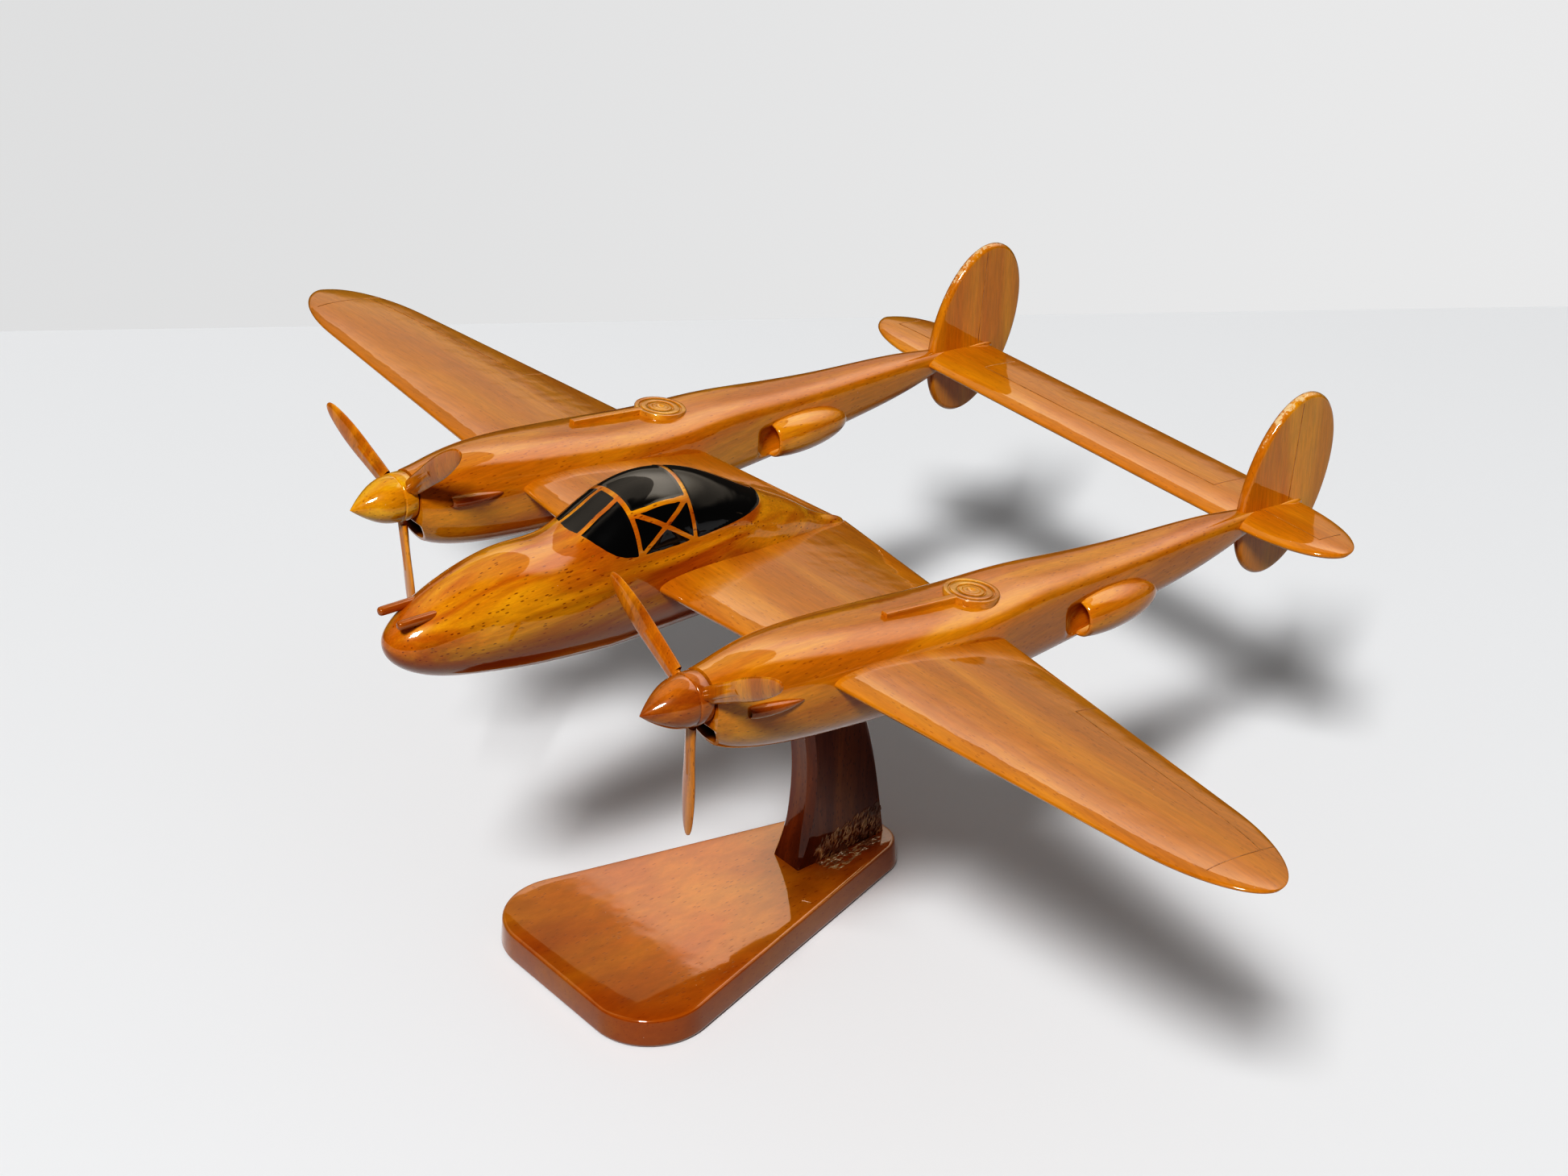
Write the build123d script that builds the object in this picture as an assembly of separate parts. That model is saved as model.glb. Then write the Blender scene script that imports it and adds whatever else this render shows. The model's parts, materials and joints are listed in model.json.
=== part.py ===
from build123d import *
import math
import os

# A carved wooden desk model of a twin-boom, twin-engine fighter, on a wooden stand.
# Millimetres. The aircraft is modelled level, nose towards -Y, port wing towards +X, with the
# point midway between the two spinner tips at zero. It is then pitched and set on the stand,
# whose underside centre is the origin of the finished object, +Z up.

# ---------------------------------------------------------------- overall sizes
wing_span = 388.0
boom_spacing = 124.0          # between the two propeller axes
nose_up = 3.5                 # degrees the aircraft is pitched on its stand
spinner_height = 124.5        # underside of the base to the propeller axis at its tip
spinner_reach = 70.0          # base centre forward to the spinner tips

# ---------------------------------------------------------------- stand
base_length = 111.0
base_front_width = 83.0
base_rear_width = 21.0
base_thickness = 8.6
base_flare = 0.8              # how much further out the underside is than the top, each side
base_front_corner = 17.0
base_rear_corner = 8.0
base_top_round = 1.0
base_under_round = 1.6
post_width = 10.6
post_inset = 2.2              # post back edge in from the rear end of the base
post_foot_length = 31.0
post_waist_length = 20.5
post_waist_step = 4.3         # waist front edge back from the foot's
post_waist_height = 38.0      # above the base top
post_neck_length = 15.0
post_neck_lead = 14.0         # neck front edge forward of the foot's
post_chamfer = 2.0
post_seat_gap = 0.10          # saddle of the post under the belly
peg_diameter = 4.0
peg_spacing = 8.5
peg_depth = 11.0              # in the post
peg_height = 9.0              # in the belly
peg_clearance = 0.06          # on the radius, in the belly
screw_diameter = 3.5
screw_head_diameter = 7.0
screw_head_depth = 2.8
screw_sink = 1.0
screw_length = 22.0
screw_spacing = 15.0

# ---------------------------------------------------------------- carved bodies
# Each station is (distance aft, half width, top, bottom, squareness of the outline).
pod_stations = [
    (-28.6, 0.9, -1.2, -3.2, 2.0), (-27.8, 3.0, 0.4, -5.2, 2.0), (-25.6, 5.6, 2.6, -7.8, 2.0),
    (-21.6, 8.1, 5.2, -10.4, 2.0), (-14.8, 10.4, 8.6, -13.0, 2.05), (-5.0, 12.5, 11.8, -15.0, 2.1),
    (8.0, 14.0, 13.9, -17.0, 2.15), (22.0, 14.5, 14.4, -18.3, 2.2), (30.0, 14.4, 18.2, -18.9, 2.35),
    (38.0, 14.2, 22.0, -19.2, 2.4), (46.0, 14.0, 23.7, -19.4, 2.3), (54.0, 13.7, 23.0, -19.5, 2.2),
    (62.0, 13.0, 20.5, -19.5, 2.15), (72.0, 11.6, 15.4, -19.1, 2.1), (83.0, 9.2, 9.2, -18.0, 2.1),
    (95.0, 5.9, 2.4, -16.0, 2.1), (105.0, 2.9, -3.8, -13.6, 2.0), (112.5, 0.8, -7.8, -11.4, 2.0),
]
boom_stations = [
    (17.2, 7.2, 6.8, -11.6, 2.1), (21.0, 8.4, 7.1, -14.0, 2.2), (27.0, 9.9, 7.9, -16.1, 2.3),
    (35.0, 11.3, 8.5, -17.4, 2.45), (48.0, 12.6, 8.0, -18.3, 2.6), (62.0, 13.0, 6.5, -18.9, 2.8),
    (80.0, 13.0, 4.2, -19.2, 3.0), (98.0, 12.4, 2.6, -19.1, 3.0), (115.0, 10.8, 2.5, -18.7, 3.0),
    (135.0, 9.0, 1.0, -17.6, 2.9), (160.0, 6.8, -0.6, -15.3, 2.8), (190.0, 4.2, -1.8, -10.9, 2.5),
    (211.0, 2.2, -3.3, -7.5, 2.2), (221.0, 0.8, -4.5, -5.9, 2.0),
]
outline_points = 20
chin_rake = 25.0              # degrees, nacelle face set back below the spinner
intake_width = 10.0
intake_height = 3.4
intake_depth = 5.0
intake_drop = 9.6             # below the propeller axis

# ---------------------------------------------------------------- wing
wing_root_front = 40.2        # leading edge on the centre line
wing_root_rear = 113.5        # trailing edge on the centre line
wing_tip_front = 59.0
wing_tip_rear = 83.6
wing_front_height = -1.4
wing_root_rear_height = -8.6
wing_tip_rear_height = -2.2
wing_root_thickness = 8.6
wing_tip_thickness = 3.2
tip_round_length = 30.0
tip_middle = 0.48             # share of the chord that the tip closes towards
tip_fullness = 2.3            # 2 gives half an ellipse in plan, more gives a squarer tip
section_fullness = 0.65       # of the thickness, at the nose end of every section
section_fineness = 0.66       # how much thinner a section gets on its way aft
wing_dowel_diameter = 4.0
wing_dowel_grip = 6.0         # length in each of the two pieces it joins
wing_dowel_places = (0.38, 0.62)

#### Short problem
Reproduce the listing above word for word.

#### Answer
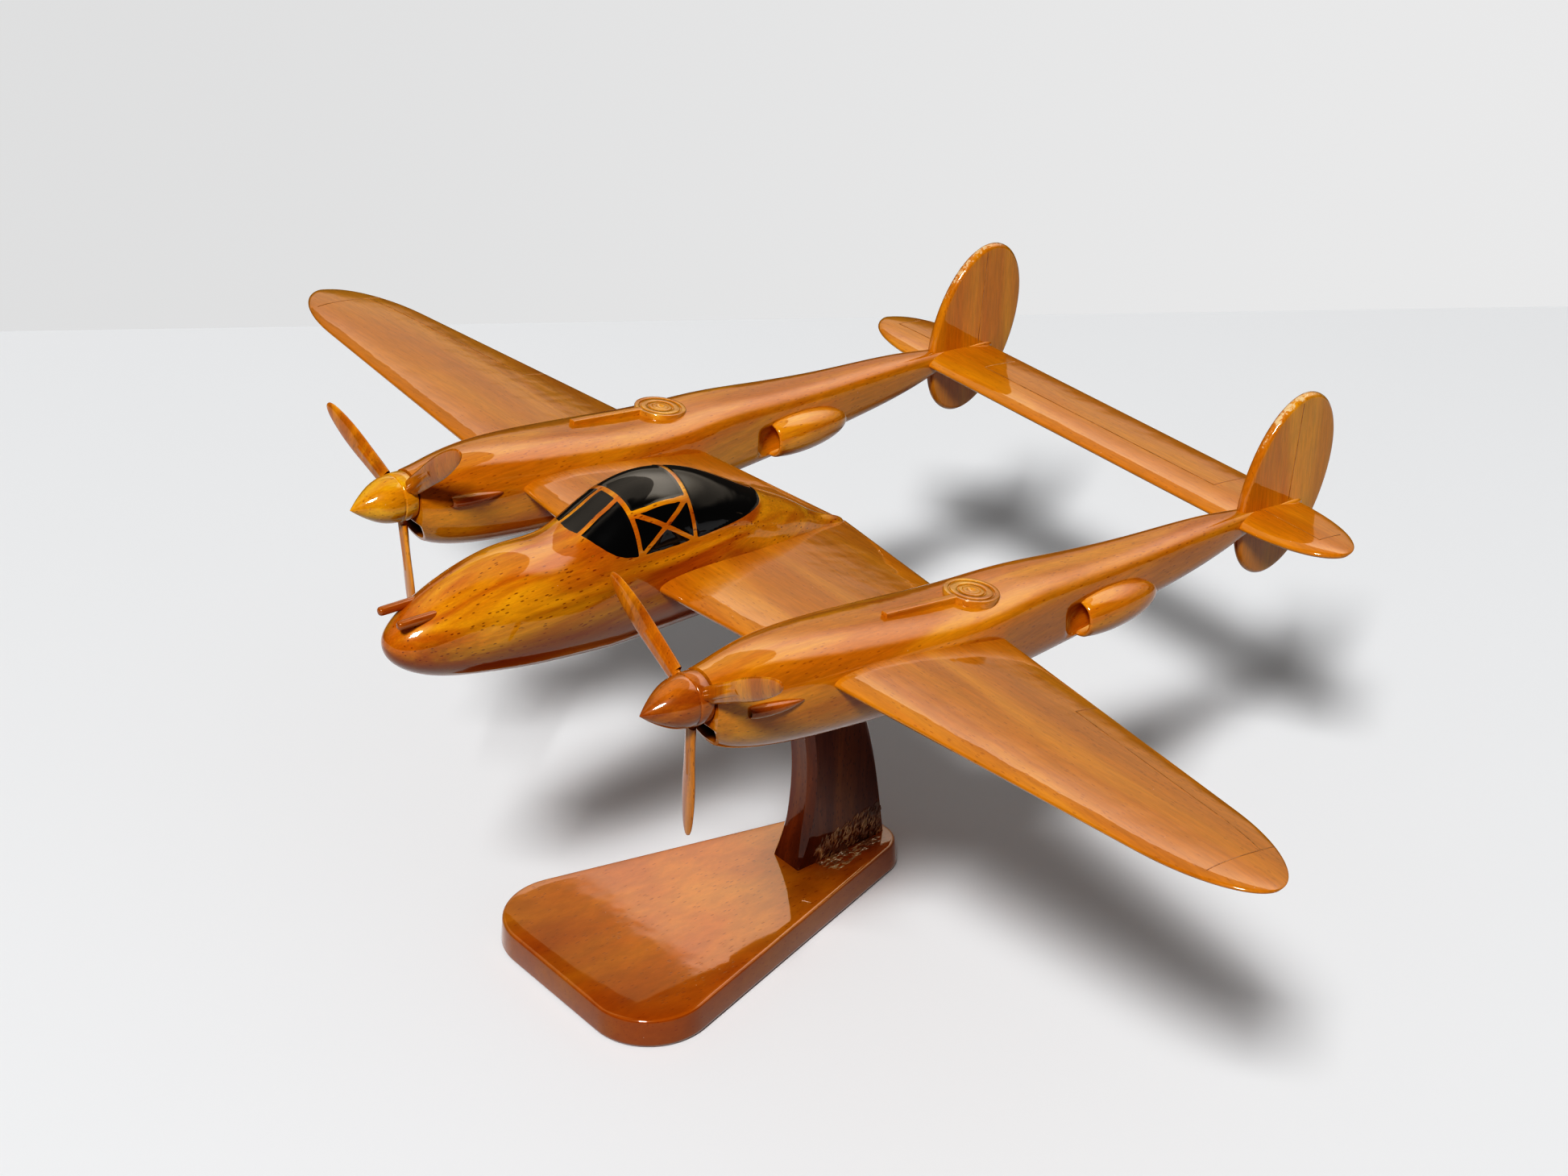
Write the build123d script that builds the object in this picture as an assembly of separate parts. That model is saved as model.glb. Then write the Blender scene script that imports it and adds whatever else this render shows. The model's parts, materials and joints are listed in model.json.
=== part.py ===
from build123d import *
import math
import os

# A carved wooden desk model of a twin-boom, twin-engine fighter, on a wooden stand.
# Millimetres. The aircraft is modelled level, nose towards -Y, port wing towards +X, with the
# point midway between the two spinner tips at zero. It is then pitched and set on the stand,
# whose underside centre is the origin of the finished object, +Z up.

# ---------------------------------------------------------------- overall sizes
wing_span = 388.0
boom_spacing = 124.0          # between the two propeller axes
nose_up = 3.5                 # degrees the aircraft is pitched on its stand
spinner_height = 124.5        # underside of the base to the propeller axis at its tip
spinner_reach = 70.0          # base centre forward to the spinner tips

# ---------------------------------------------------------------- stand
base_length = 111.0
base_front_width = 83.0
base_rear_width = 21.0
base_thickness = 8.6
base_flare = 0.8              # how much further out the underside is than the top, each side
base_front_corner = 17.0
base_rear_corner = 8.0
base_top_round = 1.0
base_under_round = 1.6
post_width = 10.6
post_inset = 2.2              # post back edge in from the rear end of the base
post_foot_length = 31.0
post_waist_length = 20.5
post_waist_step = 4.3         # waist front edge back from the foot's
post_waist_height = 38.0      # above the base top
post_neck_length = 15.0
post_neck_lead = 14.0         # neck front edge forward of the foot's
post_chamfer = 2.0
post_seat_gap = 0.10          # saddle of the post under the belly
peg_diameter = 4.0
peg_spacing = 8.5
peg_depth = 11.0              # in the post
peg_height = 9.0              # in the belly
peg_clearance = 0.06          # on the radius, in the belly
screw_diameter = 3.5
screw_head_diameter = 7.0
screw_head_depth = 2.8
screw_sink = 1.0
screw_length = 22.0
screw_spacing = 15.0

# ---------------------------------------------------------------- carved bodies
# Each station is (distance aft, half width, top, bottom, squareness of the outline).
pod_stations = [
    (-28.6, 0.9, -1.2, -3.2, 2.0), (-27.8, 3.0, 0.4, -5.2, 2.0), (-25.6, 5.6, 2.6, -7.8, 2.0),
    (-21.6, 8.1, 5.2, -10.4, 2.0), (-14.8, 10.4, 8.6, -13.0, 2.05), (-5.0, 12.5, 11.8, -15.0, 2.1),
    (8.0, 14.0, 13.9, -17.0, 2.15), (22.0, 14.5, 14.4, -18.3, 2.2), (30.0, 14.4, 18.2, -18.9, 2.35),
    (38.0, 14.2, 22.0, -19.2, 2.4), (46.0, 14.0, 23.7, -19.4, 2.3), (54.0, 13.7, 23.0, -19.5, 2.2),
    (62.0, 13.0, 20.5, -19.5, 2.15), (72.0, 11.6, 15.4, -19.1, 2.1), (83.0, 9.2, 9.2, -18.0, 2.1),
    (95.0, 5.9, 2.4, -16.0, 2.1), (105.0, 2.9, -3.8, -13.6, 2.0), (112.5, 0.8, -7.8, -11.4, 2.0),
]
boom_stations = [
    (17.2, 7.2, 6.8, -11.6, 2.1), (21.0, 8.4, 7.1, -14.0, 2.2), (27.0, 9.9, 7.9, -16.1, 2.3),
    (35.0, 11.3, 8.5, -17.4, 2.45), (48.0, 12.6, 8.0, -18.3, 2.6), (62.0, 13.0, 6.5, -18.9, 2.8),
    (80.0, 13.0, 4.2, -19.2, 3.0), (98.0, 12.4, 2.6, -19.1, 3.0), (115.0, 10.8, 2.5, -18.7, 3.0),
    (135.0, 9.0, 1.0, -17.6, 2.9), (160.0, 6.8, -0.6, -15.3, 2.8), (190.0, 4.2, -1.8, -10.9, 2.5),
    (211.0, 2.2, -3.3, -7.5, 2.2), (221.0, 0.8, -4.5, -5.9, 2.0),
]
outline_points = 20
chin_rake = 25.0              # degrees, nacelle face set back below the spinner
intake_width = 10.0
intake_height = 3.4
intake_depth = 5.0
intake_drop = 9.6             # below the propeller axis

# ---------------------------------------------------------------- wing
wing_root_front = 40.2        # leading edge on the centre line
wing_root_rear = 113.5        # trailing edge on the centre line
wing_tip_front = 59.0
wing_tip_rear = 83.6
wing_front_height = -1.4
wing_root_rear_height = -8.6
wing_tip_rear_height = -2.2
wing_root_thickness = 8.6
wing_tip_thickness = 3.2
tip_round_length = 30.0
tip_middle = 0.48             # share of the chord that the tip closes towards
tip_fullness = 2.3            # 2 gives half an ellipse in plan, more gives a squarer tip
section_fullness = 0.65       # of the thickness, at the nose end of every section
section_fineness = 0.66       # how much thinner a section gets on its way aft
wing_dowel_diameter = 4.0
wing_dowel_grip = 6.0         # length in each of the two pieces it joins
wing_dowel_places = (0.38, 0.62)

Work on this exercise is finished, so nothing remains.